Task directions:
Your task is to copy every record exactly.

Records supplied:
########

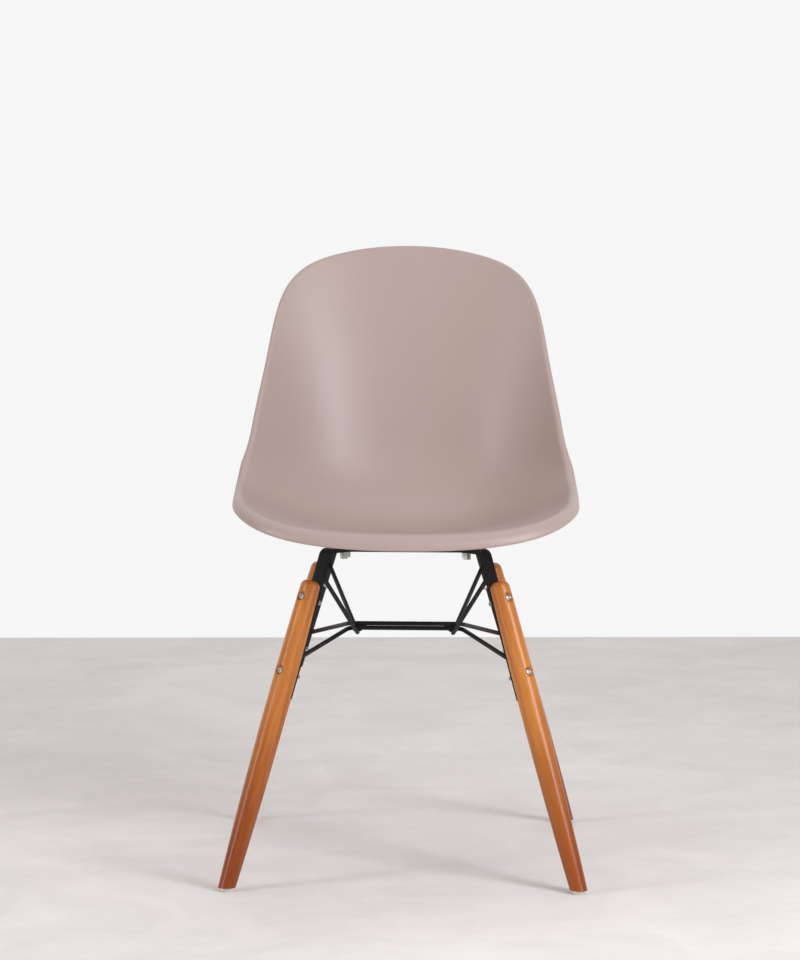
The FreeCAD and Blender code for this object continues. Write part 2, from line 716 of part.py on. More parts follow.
def seat_bolt(name, placement):
    """Make a hexagon-head bolt, head below the origin."""
    body = new_body(name)
    base = Placement(Vector(0, 0, -size("seat_head_height")), Rotation())
    head = new_sketch(body, f"{name}_head", "XY_Plane", base)
    head.setExpression("AttachmentOffset.Base.z", "-sizes.seat_head_height")
    hexagon(head, "sizes.seat_head_flats")
    pad(body, head, "sizes.seat_head_height")
    shank = new_sketch(body, f"{name}_shank", "XY_Plane")
    circle(shank, "0", "0", "sizes.bolt_diameter")
    pad(body, shank, "sizes.seat_bolt_length")
    tip = size("seat_bolt_length")
    whole = body.Tip
    feature = body.newObject("PartDesign::Chamfer", f"{name}_tip")
    feature.Base = (whole, edges_where(
        body.Shape, lambda edge: edge.isClosed() and edge.BoundBox.ZMin > tip - NEAR))
    feature.setExpression("Size", "sizes.bolt_tip")
    doc.recompute()
    body.Placement = placement
    return body


def threaded_insert(name, placement):
    """Make the grooved insert that is moulded into a boss."""
    body = new_body(name)
    outer = "(sizes.insert_bore - sizes.insert_clearance) / 2"
    groove = f"{outer} - sizes.insert_groove"
    length = "sizes.insert_length"
    inner = "(sizes.bolt_diameter + sizes.thread_clearance) / 2"
    profile = new_sketch(body, f"{name}_profile", "XZ_Plane")
    polygon(profile, [
        (inner, "0"), (outer, "0"), (outer, f"{length} * 0.3"), (groove, f"{length} * 0.35"),
        (groove, f"{length} * 0.6"), (outer, f"{length} * 0.65"), (outer, length), (inner, length),
    ])
    revolve(body, profile)
    body.Placement = placement
    return body


def glide(name, placement):
    """Make a nylon glide, its underside at the origin."""
    body = new_body(name)
    radius = "sizes.glide_diameter / 2"
    height = "sizes.glide_height"
    bore = "(sizes.nail_diameter + sizes.nail_clearance) / 2"
    recess = "(sizes.nail_head_diameter + sizes.nail_head_clearance) / 2"
    depth = "sizes.nail_head_depth"
    profile = new_sketch(body, f"{name}_profile", "XZ_Plane")
    polygon(profile, [
        (recess, "0"), (radius, "0"), (radius, height), (bore, height),
        (bore, depth), (recess, depth),
    ])
    revolve(body, profile)
    rim = size("glide_diameter") / 2
    round_edges(body, f"{name}_round", "sizes.glide_round",
                lambda edge: edge.isClosed() and edge.BoundBox.ZMax < NEAR
                and edge.BoundBox.XMax > rim - NEAR)
    body.Placement = placement
    return body


def glide_nail(name, placement):
    """Make the nail that holds a glide, its head at the bottom of the recess."""
    body = new_body(name)
    shank = "sizes.nail_diameter / 2"
    head = "sizes.nail_head_diameter / 2"
    seat = "sizes.nail_head_depth"
    thick = "sizes.nail_head_height"
    tip = f"{seat} + sizes.nail_length"
    profile = new_sketch(body, f"{name}_profile", "XZ_Plane")
    polygon(profile, [
        ("0", f"{seat} - {thick}"), (head, f"{seat} - {thick}"), (head, seat), (shank, seat),
        (shank, f"{tip} - sizes.nail_point"), ("0", tip),
    ])
    revolve(body, profile)
    body.Placement = placement
    return body


# The shell: rings of poles from the middle of the sitting surface out to the rolled rim


def blend(stations, place):
    """Read a smooth curve through stations of (place, value)."""
    if place <= stations[0][0]:
        return stations[0][1]
    if place >= stations[-1][0]:
        return stations[-1][1]
    index = next(i for i in range(len(stations) - 1) if place <= stations[i + 1][0])

    def slope(at):
        low = stations[max(at - 1, 0)]
        high = stations[min(at + 1, len(stations) - 1)]
        return (high[1] - low[1]) / (high[0] - low[0])

    (start, first), (stop, second) = stations[index], stations[index + 1]
    gap = stop - start
    q = (place - start) / gap
    return (first * (2 * q**3 - 3 * q**2 + 1) + slope(index) * gap * (q**3 - 2 * q**2 + q)
            + second * (3 * q**2 - 2 * q**3) + slope(index + 1) * gap * (q**3 - q**2))


def middle_line():
    """List the points of the middle line at equal steps, a little past its end."""
    y = -size("shell_front") - size("feet_forward")
    z = size("shell_crest_height")
    step = 1.1 / PROFILE_STEPS
    points = []
    for index in range(PROFILE_STEPS + 1):
        share = index * step
        points.append((y, z))
        heading = math.radians(blend(SLOPES, share + step / 2))
        y += step * size("shell_length") * math.cos(heading)
        z += step * size("shell_length") * math.sin(heading)
    return points


LINE = middle_line()


def sitting_surface(x, share):
    """Give the point of the sitting surface at a distance off the middle and a share of length."""
    place = min(max(share, 0) / 1.1 * PROFILE_STEPS, PROFILE_STEPS - 1e-6)
    index = int(place)
    part = place - index
    (y0, z0), (y1, z1) = LINE[index], LINE[index + 1]
    reach = blend(REACH, share) * size("shell_half_width")
    rise = blend(DISH, share) * size("dish_depth") * (abs(x) / reach) ** DISH_POWER
    leaning = math.radians(blend(RISE, share))
    y = y0 + (y1 - y0) * part - rise * math.sin(leaning)
    z = z0 + (z1 - z0) * part + rise * math.cos(leaning)
    return Vector(x, y, z)


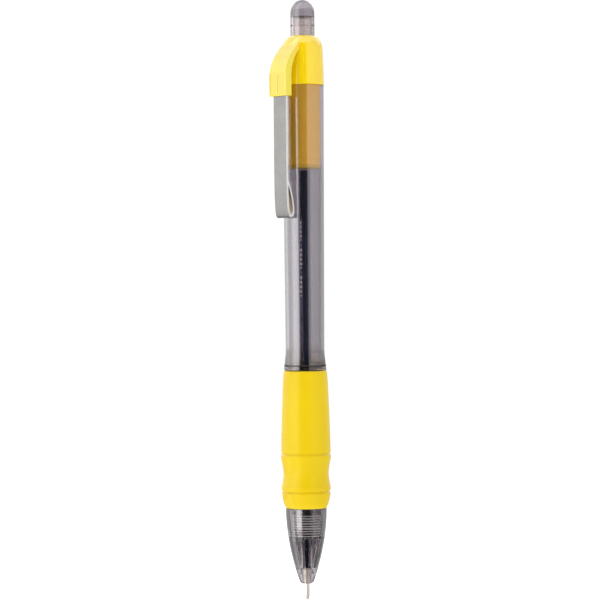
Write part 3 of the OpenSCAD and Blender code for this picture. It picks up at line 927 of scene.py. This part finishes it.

########

Finished task:
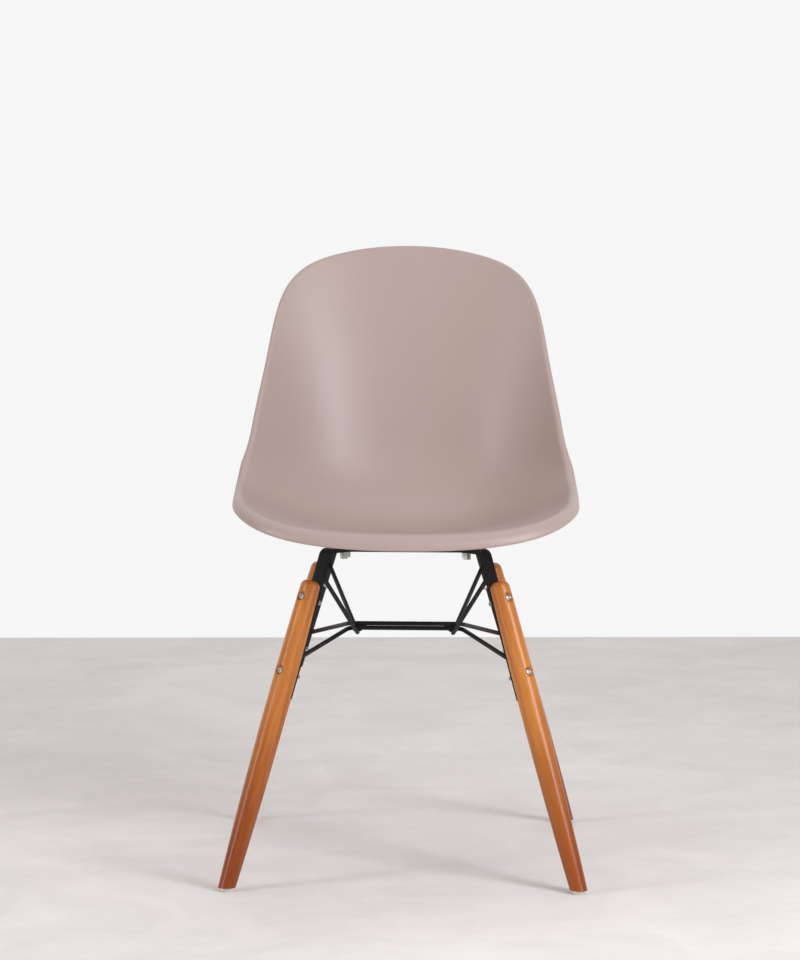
The FreeCAD and Blender code for this object continues. Write part 2, from line 716 of part.py on. More parts follow.
def seat_bolt(name, placement):
    """Make a hexagon-head bolt, head below the origin."""
    body = new_body(name)
    base = Placement(Vector(0, 0, -size("seat_head_height")), Rotation())
    head = new_sketch(body, f"{name}_head", "XY_Plane", base)
    head.setExpression("AttachmentOffset.Base.z", "-sizes.seat_head_height")
    hexagon(head, "sizes.seat_head_flats")
    pad(body, head, "sizes.seat_head_height")
    shank = new_sketch(body, f"{name}_shank", "XY_Plane")
    circle(shank, "0", "0", "sizes.bolt_diameter")
    pad(body, shank, "sizes.seat_bolt_length")
    tip = size("seat_bolt_length")
    whole = body.Tip
    feature = body.newObject("PartDesign::Chamfer", f"{name}_tip")
    feature.Base = (whole, edges_where(
        body.Shape, lambda edge: edge.isClosed() and edge.BoundBox.ZMin > tip - NEAR))
    feature.setExpression("Size", "sizes.bolt_tip")
    doc.recompute()
    body.Placement = placement
    return body


def threaded_insert(name, placement):
    """Make the grooved insert that is moulded into a boss."""
    body = new_body(name)
    outer = "(sizes.insert_bore - sizes.insert_clearance) / 2"
    groove = f"{outer} - sizes.insert_groove"
    length = "sizes.insert_length"
    inner = "(sizes.bolt_diameter + sizes.thread_clearance) / 2"
    profile = new_sketch(body, f"{name}_profile", "XZ_Plane")
    polygon(profile, [
        (inner, "0"), (outer, "0"), (outer, f"{length} * 0.3"), (groove, f"{length} * 0.35"),
        (groove, f"{length} * 0.6"), (outer, f"{length} * 0.65"), (outer, length), (inner, length),
    ])
    revolve(body, profile)
    body.Placement = placement
    return body


def glide(name, placement):
    """Make a nylon glide, its underside at the origin."""
    body = new_body(name)
    radius = "sizes.glide_diameter / 2"
    height = "sizes.glide_height"
    bore = "(sizes.nail_diameter + sizes.nail_clearance) / 2"
    recess = "(sizes.nail_head_diameter + sizes.nail_head_clearance) / 2"
    depth = "sizes.nail_head_depth"
    profile = new_sketch(body, f"{name}_profile", "XZ_Plane")
    polygon(profile, [
        (recess, "0"), (radius, "0"), (radius, height), (bore, height),
        (bore, depth), (recess, depth),
    ])
    revolve(body, profile)
    rim = size("glide_diameter") / 2
    round_edges(body, f"{name}_round", "sizes.glide_round",
                lambda edge: edge.isClosed() and edge.BoundBox.ZMax < NEAR
                and edge.BoundBox.XMax > rim - NEAR)
    body.Placement = placement
    return body


def glide_nail(name, placement):
    """Make the nail that holds a glide, its head at the bottom of the recess."""
    body = new_body(name)
    shank = "sizes.nail_diameter / 2"
    head = "sizes.nail_head_diameter / 2"
    seat = "sizes.nail_head_depth"
    thick = "sizes.nail_head_height"
    tip = f"{seat} + sizes.nail_length"
    profile = new_sketch(body, f"{name}_profile", "XZ_Plane")
    polygon(profile, [
        ("0", f"{seat} - {thick}"), (head, f"{seat} - {thick}"), (head, seat), (shank, seat),
        (shank, f"{tip} - sizes.nail_point"), ("0", tip),
    ])
    revolve(body, profile)
    body.Placement = placement
    return body


# The shell: rings of poles from the middle of the sitting surface out to the rolled rim


def blend(stations, place):
    """Read a smooth curve through stations of (place, value)."""
    if place <= stations[0][0]:
        return stations[0][1]
    if place >= stations[-1][0]:
        return stations[-1][1]
    index = next(i for i in range(len(stations) - 1) if place <= stations[i + 1][0])

    def slope(at):
        low = stations[max(at - 1, 0)]
        high = stations[min(at + 1, len(stations) - 1)]
        return (high[1] - low[1]) / (high[0] - low[0])

    (start, first), (stop, second) = stations[index], stations[index + 1]
    gap = stop - start
    q = (place - start) / gap
    return (first * (2 * q**3 - 3 * q**2 + 1) + slope(index) * gap * (q**3 - 2 * q**2 + q)
            + second * (3 * q**2 - 2 * q**3) + slope(index + 1) * gap * (q**3 - q**2))


def middle_line():
    """List the points of the middle line at equal steps, a little past its end."""
    y = -size("shell_front") - size("feet_forward")
    z = size("shell_crest_height")
    step = 1.1 / PROFILE_STEPS
    points = []
    for index in range(PROFILE_STEPS + 1):
        share = index * step
        points.append((y, z))
        heading = math.radians(blend(SLOPES, share + step / 2))
        y += step * size("shell_length") * math.cos(heading)
        z += step * size("shell_length") * math.sin(heading)
    return points


LINE = middle_line()


def sitting_surface(x, share):
    """Give the point of the sitting surface at a distance off the middle and a share of length."""
    place = min(max(share, 0) / 1.1 * PROFILE_STEPS, PROFILE_STEPS - 1e-6)
    index = int(place)
    part = place - index
    (y0, z0), (y1, z1) = LINE[index], LINE[index + 1]
    reach = blend(REACH, share) * size("shell_half_width")
    rise = blend(DISH, share) * size("dish_depth") * (abs(x) / reach) ** DISH_POWER
    leaning = math.radians(blend(RISE, share))
    y = y0 + (y1 - y0) * part - rise * math.sin(leaning)
    z = z0 + (z1 - z0) * part + rise * math.cos(leaning)
    return Vector(x, y, z)


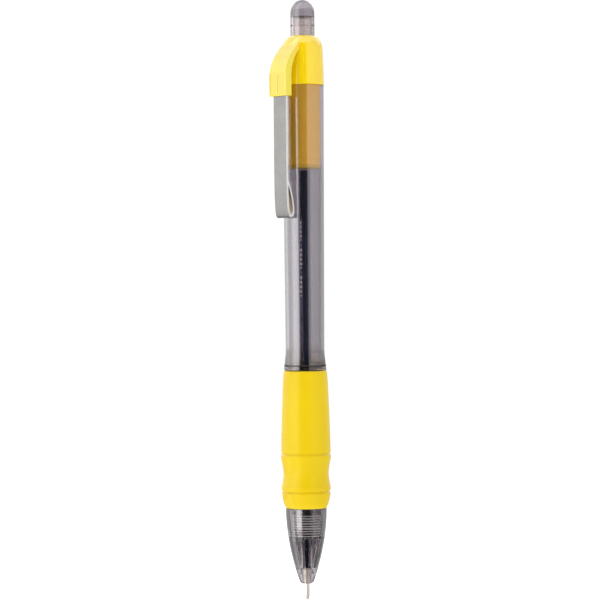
Write part 3 of the OpenSCAD and Blender code for this picture. It picks up at line 927 of scene.py. This part finishes it.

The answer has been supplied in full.